CEO at Digital Web Solutions
Answered 2 months ago
It is important to have a single executive owner for AI accountability in fintech companies. AI often impacts product, risk, legal and operations, which can make compliance scattered without clear leadership. The accountable leader should run a monthly AI governance meeting that includes model owners, data teams, and compliance officers. This meeting should be focused on practical topics like which models are live, what changes have occurred, what incidents have happened, and what evidence is being stored. This structure encourages regular traceability and reduces the chance of gaps in oversight. It helps prevent scrambling during audits to reconstruct decisions.
The EU AI Act's arrival isn't a distant event, it's rapidly approaching. As a Software Developer at a major European fintech, we've been navigating PSD2, GDPR, and DORA for years, shaping our architecture accordingly. But the AI Act presents a fundamentally different challenge - it regulates not just data, but the logic within our AI systems. Legal teams are crucial, of course, but the engineering groundwork needs to start as soon as possible. If I could mandate one immediate action for every fintech engineering organization, it wouldn't be chasing the latest explainability tools or frantically rewriting models. It would be the creation of a robust, automated AI Asset Inventory. This is the bedrock of our compliance efforts. Why an Inventory? Because the Act is risk-based. Many fintechs, including ours, likely have hundreds of models in production - a mix of legacy code and brand new transformers. Without a clear understanding of what these models are, where they reside, what data fuels them, and their intended purpose, accurate risk classification is impossible. And without risk classification, compliance is simply unattainable. The common misconception is treating this inventory as a static, annual compliance spreadsheet. That's insufficient. As developers, we need to approach this with the same rigor we apply to dependency management. Metadata tagging needs to be integrated directly into our CI/CD pipelines. Every model commit should trigger a requirement for essential metadata: the intended use case, data lineage (what data is it touching?), impact on critical factors like creditworthiness, and versioning details. This metadata should automatically populate a central, searchable registry. Financial services AI is presumptively high-risk under Annex III of the Act, triggering the full compliance burden including risk management systems, data governance, documentation, transparency, human oversight, and accuracy standards. Fines can reach €35 million or 7% (!) of global turnover. Skipping this leaves you scrambling for documentation and audits later, stalling features like real-time risk scoring. Early inventory aligns with "compliance by design," turning regulatory hurdles into scalable, trustworthy AI - key for customer trust in our sector. In our team, this step revealed shadow AI in third-party libs, prompting swift fixes; do it now to front-load effort and innovate confidently.

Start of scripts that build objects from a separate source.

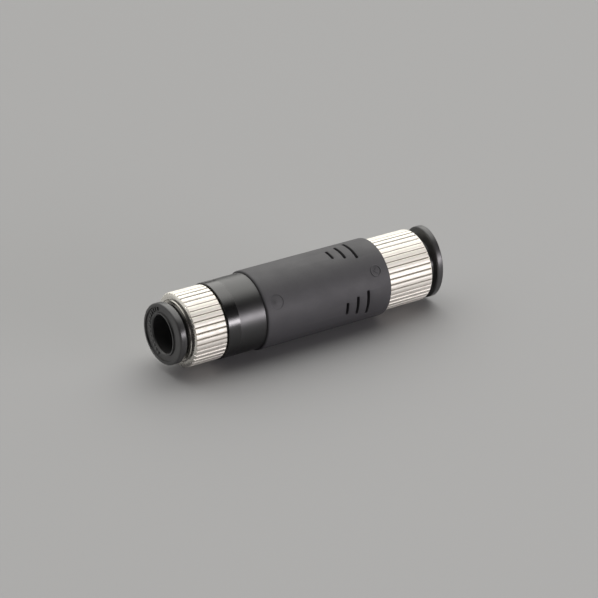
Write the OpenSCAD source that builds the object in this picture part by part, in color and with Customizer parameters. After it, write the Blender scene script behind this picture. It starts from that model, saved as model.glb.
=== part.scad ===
// In-line vacuum ejector with a push-in tube port at each end.
// Compressed air enters at the supply port (-X), leaves the nozzle as a jet and crosses into
// the diffuser. The jet draws air from the vacuum port (+X) through four passages, and the
// mixed air leaves through the silencer ring and the slots in the cover.
// Each port is laid out along z, from the face of its release ring inwards.

/* [Tube port] */
// Outer diameter of the tube that a port takes
tube_d = 6; // [5:0.5:8]
// Radial clearance of the tube in the bores that guide it
tube_clearance = 0.1; // [0.06:0.01:0.2]
// Radial clearance of the spread claws and of the seal lip over the tube
grip_clearance = 0.03; // [0.02:0.01:0.05]
// Length of the bore that the end of the tube seats in
seat_len = 2.65; // [1.6:0.05:4]
// Wall that the end of the tube stops against
stop_wall = 0.6; // [0.4:0.05:1]
// Clearance between pieces that are pressed or snapped together
fit_gap = 0.05; // [0.02:0.01:0.08]

/* [Release ring] */
// Travel of a release ring when it is pushed in
release_stroke = 0.9; // [0.6:0.05:1.2]
// Thickness of the oval flange
flange_t = 1.2; // [1:0.05:1.4]
// How far the flange stands out past the ring's tube on its long axis
flange_long = 2.15; // [1.6:0.05:2.4]
// How far the flange stands out past the ring's tube on its short axis
flange_short = 1.02; // [0.7:0.02:1.4]
// Bevel round both edges of the flange
flange_bevel = 0.16; // [0.05:0.01:0.3]
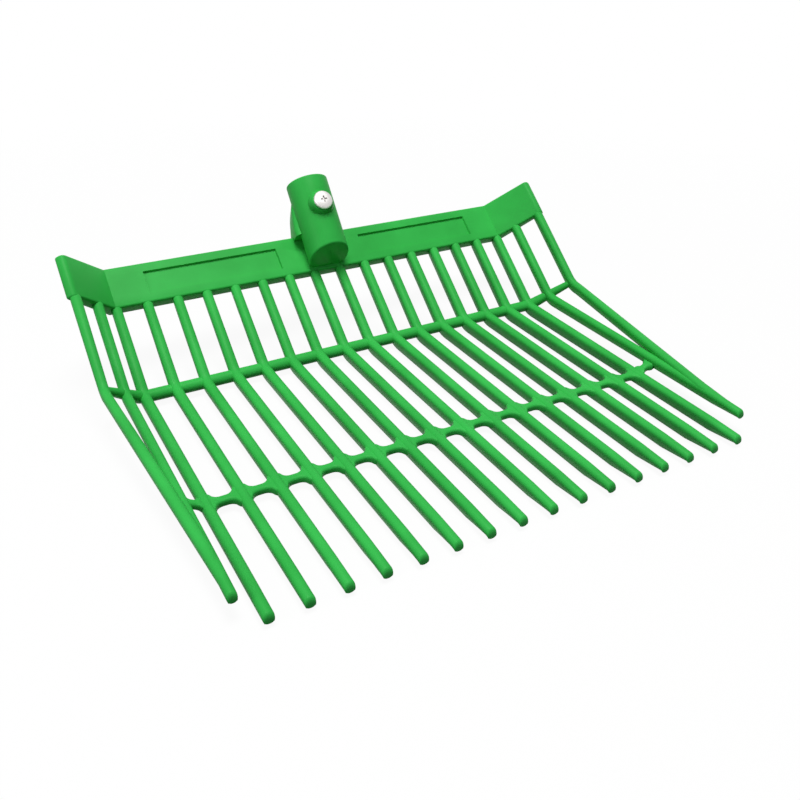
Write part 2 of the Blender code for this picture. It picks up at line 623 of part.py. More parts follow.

I think the single most important step fintechs should take right now is to build a living map of every AI system they use and clearly mark which ones are "high-risk" under the EU AI Act (credit scoring, fraud, KYC, underwriting, robo-advice, etc.). From there, I'd assign an owner for each high-risk system and start treating it like a regulated product: document what data it uses, how it was built, how it's monitored, and exactly how humans oversee it. If that groundwork isn't solid, no amount of last-minute policy writing will save you in August 2026.